Thursday, May 22, 2003

Pupils hear of escape from Nazis


Holocaust survivor shares family's tale at Hopewell

By Sue Kiesewetter
Enquirer contributor

[IMAGE] Holocaust escapee Stephanie Marks shows Hopewell fifth-graders her Belgian passport Wednesday while discussing her flight.
(Michael Snyder photo)
| ZOOM |
WEST CHESTER TWP. - Stephanie Marks likens her story of Holocaust survival to a tale of flight.

Her story, says the Wyoming great-grandmother, is one of life on the run from the Nazis. From Poland - where the family had been visiting relatives - to home in Belgium, to France, to Portugal; finally settling in Cincinnati in June 1941, at the age of 16.

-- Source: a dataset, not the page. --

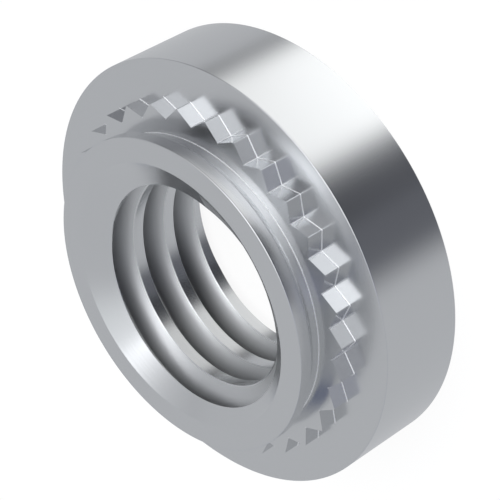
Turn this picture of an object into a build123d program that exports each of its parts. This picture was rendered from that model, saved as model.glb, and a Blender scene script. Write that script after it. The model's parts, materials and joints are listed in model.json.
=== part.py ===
from build123d import *

import os
from math import cos, pi, radians, sin, tan

# A self-clinching nut for M5 screws, turned and knurled from one piece of steel.
# It is pressed into a 6.4 mm hole in sheet metal. The knurl bites into the sheet,
# and the sheet flows into the undercut behind the pilot and holds the nut.
# Lengths are in millimetres. The nut stands on its flat back, which is z = 0,
# and its pilot points up along +Z. One knurl tooth points along +X.

# Head
head_diameter = 8.64
head_thickness = 1.83
head_edge_radius = 0.04

# Knurl: a ring of straight V teeth that stands on the front of the head
knurl_teeth = 31
knurl_tip_diameter = 7.15
knurl_root_diameter = 6.61
knurl_height = 0.34

# Undercut: a groove that narrows the shank right above the knurl. It has a
# straight floor, then a slope that widens to the pilot.
undercut_diameter = 6.01
undercut_floor_height = 0.155
undercut_slope_height = 0.215

# Pilot: the end of the shank that guides the nut into the hole in the sheet
pilot_diameter = 6.33
shank_length = 0.97
pilot_edge_radius = 0.03

# Bore: drilled to the thread's minor diameter, with a shallow countersink at each end
bore_diameter = 4.24
countersink_angle = 120.0
front_countersink_diameter = 5.36
back_countersink_diameter = 4.86

# Thread: M5 x 0.8, right-handed, a helical groove in the wall of the bore. The wall
# that is left between two turns is the flat crest, and the groove's root is flat too.
# The crest height is that of the middle of a crest above the back, at +X.
thread_pitch = 0.8
thread_angle = 60.0
thread_crest_width = 0.3
thread_root_width = 0.1
thread_crest_height = 0.891

head_radius = head_diameter / 2
pilot_radius = pilot_diameter / 2
undercut_radius = undercut_diameter / 2
bore_radius = bore_diameter / 2

# Heights of the steps, counted up from the back
knurl_top = head_thickness + knurl_height
undercut_floor_top = knurl_top + undercut_floor_height
undercut_top = undercut_floor_top + undercut_slope_height
nut_length = head_thickness + shank_length

# How near an edge's radius and height must be to the ones it is picked by
match_tolerance = 1e-6


def circles(builder, radius, heights):
    """Pick the circular edges of one radius at the given heights."""
    return [
        edge
        for edge in builder.edges().filter_by(GeomType.CIRCLE)
        if abs(edge.radius - radius) < match_tolerance
        and any(abs(edge.arc_center.Z - height) < match_tolerance for height in heights)
    ]


def turned_blank():
    """Turn the outside: head, knurl seat, undercut and pilot, in one section."""
    knurl_root_radius = knurl_root_diameter / 2
    section = [
        (0, 0),
        (head_radius, 0),
        (head_radius, head_thickness),
        (knurl_root_radius, head_thickness),
        (knurl_root_radius, knurl_top),
        (undercut_radius, knurl_top),
        (undercut_radius, undercut_floor_top),
        (pilot_radius, undercut_top),
        (pilot_radius, nut_length),
        (0, nut_length),
    ]
    with BuildPart() as blank:
        with BuildSketch(Plane.XZ):
            with BuildLine():
                Polyline(*section, close=True)
            make_face()
        revolve(axis=Axis.Z)
        fillet(circles(blank, head_radius, (0, head_thickness)), head_edge_radius)
        fillet(circles(blank, pilot_radius, (nut_length,)), pilot_edge_radius)
    return blank.part


def knurl_ring():
    """The star of V teeth: each flank is one flat face along the axis."""
    half_pitch = pi / knurl_teeth
    outline = []
    for tooth in range(knurl_teeth):
        tip_angle = 2 * tooth * half_pitch
        for diameter, angle in (
            (knurl_tip_diameter, tip_angle),
            (knurl_root_diameter, tip_angle + half_pitch),
        ):
            outline.append((diameter / 2 * cos(angle), diameter / 2 * sin(angle)))
    with BuildPart() as ring:
        with BuildSketch(Plane.XY.offset(head_thickness)):
            with BuildLine():
                Polyline(*outline, close=True)
            make_face()
        extrude(amount=knurl_height)
    return ring.part


def countersink_depth(mouth_diameter):
    """How far a countersink reaches in from its face before it meets the bore."""
    return (mouth_diameter - bore_diameter) / 2 / tan(radians(countersink_angle / 2))


def countersink(mouth_diameter, face_height, inward):
    """A cone from the mouth on a face down to the wall of the bore."""
    depth = countersink_depth(mouth_diameter)
    with BuildPart() as cone:
        with BuildSketch(Plane.XZ):
            with BuildLine():
                Polyline(
                    (0, face_height),
                    (mouth_diameter / 2, face_height),
                    (bore_radius, face_height + inward * depth),
                    (0, face_height + inward * depth),
                    close=True,
                )
            make_face()
        revolve(axis=Axis.Z)
    return cone.part


def thread_groove():
    """The helical groove, from below the back to above the front.

    Its section reaches a little way in past the wall of the bore, half as far as it
    could before neighbouring turns met.
    """
    flank_slope = tan(radians(thread_angle / 2))
    mouth_half = (thread_pitch - thread_crest_width) / 2
    root_half = thread_root_width / 2
    depth = (mouth_half - root_half) / flank_slope
    reach = thread_crest_width / 4 / flank_slope
    start = thread_crest_height - 2.5 * thread_pitch
    turns_height = nut_length + 3 * thread_pitch
    with BuildPart() as groove:
        with BuildSketch(Plane.XZ):
            with BuildLine():
                Polyline(
                    (bore_radius - reach, start - mouth_half - reach * flank_slope),
                    (bore_radius + depth, start - root_half),
                    (bore_radius + depth, start + root_half),
                    (bore_radius - reach, start + mouth_half + reach * flank_slope),
                    close=True,
                )
            make_face()
        sweep(
            path=Helix(thread_pitch, turns_height, bore_radius, center=(0, 0, start)),
            is_frenet=True,
        )
    return groove.part


def self_clinching_nut():
    """Fuse the knurl to the blank, cut the thread, then drill and countersink the bore.

    The groove is cut while the blank is still solid, and the drill leaves its crests.
    """
    with BuildPart() as nut:
        add(turned_blank())
        add(knurl_ring())
        add(thread_groove(), mode=Mode.SUBTRACT)
        Hole(bore_radius)
        add(countersink(front_countersink_diameter, nut_length, -1), mode=Mode.SUBTRACT)
        add(countersink(back_countersink_diameter, 0, 1), mode=Mode.SUBTRACT)
    return nut.part


nut = self_clinching_nut()
nut.label = "nut"
os.makedirs("parts", exist_ok=True)
export_step(nut, "parts/nut.step")

wall_start = countersink_depth(back_countersink_diameter)
wall_end = nut_length - countersink_depth(front_countersink_diameter)
print("nut length", round(nut_length, 4))
print("pilot wall from", round(undercut_top, 4), "to", round(nut_length - pilot_edge_radius, 4))
print("bore wall from", round(wall_start, 4), "to", round(wall_end, 4))
print("volume", round(nut.volume, 3), "solids", len(nut.solids()), "valid", nut.is_valid)
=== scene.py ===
# %% [markdown]
# # A self-clinching nut in bright plated steel
#
# This nut is pressed into a 6.4 mm hole in sheet metal. A ring of V teeth, the knurl, bites into the
# sheet and stops the nut from turning. The sheet flows into the undercut above the teeth and stops it
# from falling out. The short pilot at the end centres it in the hole.
#
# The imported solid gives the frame: its size, its place and its mounts. Its mesh is coarse and its
# edges are plain, so the nut is modelled here once more, inside the same sizes, with the thread's
# narrow crest, the small radii that catch the light, the finish and the studio.

# %% Load the frame
import json
from math import atan2, cos, hypot, pi, radians, sin, tan

import bmesh
import bpy
from mathutils import Matrix, Vector


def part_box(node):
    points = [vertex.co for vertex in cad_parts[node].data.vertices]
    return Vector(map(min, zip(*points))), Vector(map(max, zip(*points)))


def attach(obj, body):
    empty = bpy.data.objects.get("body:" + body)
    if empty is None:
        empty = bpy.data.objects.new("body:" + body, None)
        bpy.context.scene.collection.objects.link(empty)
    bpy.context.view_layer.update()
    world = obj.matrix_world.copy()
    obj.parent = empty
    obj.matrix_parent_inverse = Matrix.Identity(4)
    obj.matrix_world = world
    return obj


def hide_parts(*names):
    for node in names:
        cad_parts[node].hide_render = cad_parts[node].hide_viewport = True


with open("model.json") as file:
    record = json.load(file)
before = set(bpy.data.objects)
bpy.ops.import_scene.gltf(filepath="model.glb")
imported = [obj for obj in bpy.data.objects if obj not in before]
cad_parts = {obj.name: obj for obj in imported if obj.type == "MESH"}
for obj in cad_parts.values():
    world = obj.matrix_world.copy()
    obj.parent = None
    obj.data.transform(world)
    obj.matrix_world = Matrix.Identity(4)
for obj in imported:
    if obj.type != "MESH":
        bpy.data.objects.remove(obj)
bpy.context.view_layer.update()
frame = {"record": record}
nut_low, nut_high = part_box("nut")
mounts = {mount["name"]: mount for mount in frame["record"]["mounts"]}
print("nut box in metres", [round(v, 6) for v in (*nut_low, *nut_high)])
print("mounts", sorted(mounts))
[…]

"I was never in a concentration camp. I was never in a ghetto,'' said Marks, who told her story Wednesday to Hopewell Elementary School fifth-graders. "We were always one step ahead of the Germans.''

Sarah White, 10, said she asked for Marks' autograph "because I want to remember."

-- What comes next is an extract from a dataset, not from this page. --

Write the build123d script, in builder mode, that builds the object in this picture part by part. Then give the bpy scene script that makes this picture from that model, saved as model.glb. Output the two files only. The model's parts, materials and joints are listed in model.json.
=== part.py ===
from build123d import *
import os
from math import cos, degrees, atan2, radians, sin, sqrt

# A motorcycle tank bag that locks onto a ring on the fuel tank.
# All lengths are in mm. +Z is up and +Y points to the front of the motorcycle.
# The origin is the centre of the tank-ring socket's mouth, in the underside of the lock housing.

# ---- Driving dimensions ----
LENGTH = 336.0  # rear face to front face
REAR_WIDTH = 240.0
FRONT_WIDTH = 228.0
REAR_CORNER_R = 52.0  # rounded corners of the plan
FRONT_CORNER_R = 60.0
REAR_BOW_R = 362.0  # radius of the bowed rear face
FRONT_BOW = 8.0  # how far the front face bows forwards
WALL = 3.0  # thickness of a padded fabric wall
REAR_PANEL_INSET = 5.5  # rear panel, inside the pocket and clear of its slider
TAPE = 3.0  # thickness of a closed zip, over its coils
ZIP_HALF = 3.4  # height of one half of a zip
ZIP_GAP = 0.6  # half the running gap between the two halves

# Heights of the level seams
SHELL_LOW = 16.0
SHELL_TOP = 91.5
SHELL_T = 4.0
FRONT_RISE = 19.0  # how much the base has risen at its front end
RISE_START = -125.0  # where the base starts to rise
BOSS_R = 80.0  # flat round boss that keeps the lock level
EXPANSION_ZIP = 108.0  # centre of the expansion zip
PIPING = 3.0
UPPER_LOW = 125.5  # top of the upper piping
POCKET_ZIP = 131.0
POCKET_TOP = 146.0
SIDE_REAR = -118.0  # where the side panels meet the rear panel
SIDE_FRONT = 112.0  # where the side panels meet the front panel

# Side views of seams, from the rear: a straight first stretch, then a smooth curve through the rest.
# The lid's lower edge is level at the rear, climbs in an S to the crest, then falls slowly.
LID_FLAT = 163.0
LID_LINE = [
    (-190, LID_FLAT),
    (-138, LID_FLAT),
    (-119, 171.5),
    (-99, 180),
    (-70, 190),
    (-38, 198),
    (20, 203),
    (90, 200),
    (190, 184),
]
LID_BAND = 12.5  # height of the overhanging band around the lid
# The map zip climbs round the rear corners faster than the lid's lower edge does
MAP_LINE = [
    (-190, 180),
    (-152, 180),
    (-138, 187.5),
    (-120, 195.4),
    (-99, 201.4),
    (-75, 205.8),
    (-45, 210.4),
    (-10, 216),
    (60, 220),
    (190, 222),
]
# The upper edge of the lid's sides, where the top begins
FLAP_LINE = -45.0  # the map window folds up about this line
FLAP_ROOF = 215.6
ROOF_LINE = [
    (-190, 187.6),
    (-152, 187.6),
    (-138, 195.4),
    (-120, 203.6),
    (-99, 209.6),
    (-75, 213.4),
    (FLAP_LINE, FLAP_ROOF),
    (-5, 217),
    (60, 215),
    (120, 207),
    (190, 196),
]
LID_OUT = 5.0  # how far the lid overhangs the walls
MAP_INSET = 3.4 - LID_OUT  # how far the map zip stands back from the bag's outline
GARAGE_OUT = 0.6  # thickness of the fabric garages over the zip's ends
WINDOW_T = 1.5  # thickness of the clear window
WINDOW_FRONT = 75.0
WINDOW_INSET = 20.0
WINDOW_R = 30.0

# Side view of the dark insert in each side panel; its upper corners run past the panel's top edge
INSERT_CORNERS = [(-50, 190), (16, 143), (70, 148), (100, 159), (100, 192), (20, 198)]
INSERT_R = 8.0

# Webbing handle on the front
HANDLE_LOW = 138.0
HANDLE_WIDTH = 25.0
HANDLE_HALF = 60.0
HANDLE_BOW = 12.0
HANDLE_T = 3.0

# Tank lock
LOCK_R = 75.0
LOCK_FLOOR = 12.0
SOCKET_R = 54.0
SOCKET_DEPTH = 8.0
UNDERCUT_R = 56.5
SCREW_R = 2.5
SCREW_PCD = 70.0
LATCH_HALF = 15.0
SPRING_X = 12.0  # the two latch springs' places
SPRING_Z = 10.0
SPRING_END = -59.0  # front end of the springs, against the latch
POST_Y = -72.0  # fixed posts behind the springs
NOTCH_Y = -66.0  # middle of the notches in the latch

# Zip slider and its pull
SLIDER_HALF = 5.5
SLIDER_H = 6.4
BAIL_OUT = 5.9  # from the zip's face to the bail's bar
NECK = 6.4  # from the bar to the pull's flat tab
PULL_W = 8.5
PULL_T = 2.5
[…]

"I thought it was amazing she didn't go to a concentration camp,'' said Sarah, of West Chester.

Marks' talk came after the students finished reading Number the Star, about the Holocaust. Marks is featured in the Center for Holocaust and Humanity Education's exhibit, sponsored by Hebrew Union College, and is part of the organization's speakers bureau.

Anna Lewandowicz said she was intrigued by Marks' story because parts paralleled her own family's story. Her grandmother and great-aunts, who were Jewish, escaped Poland - but much of their family died in concentration camps.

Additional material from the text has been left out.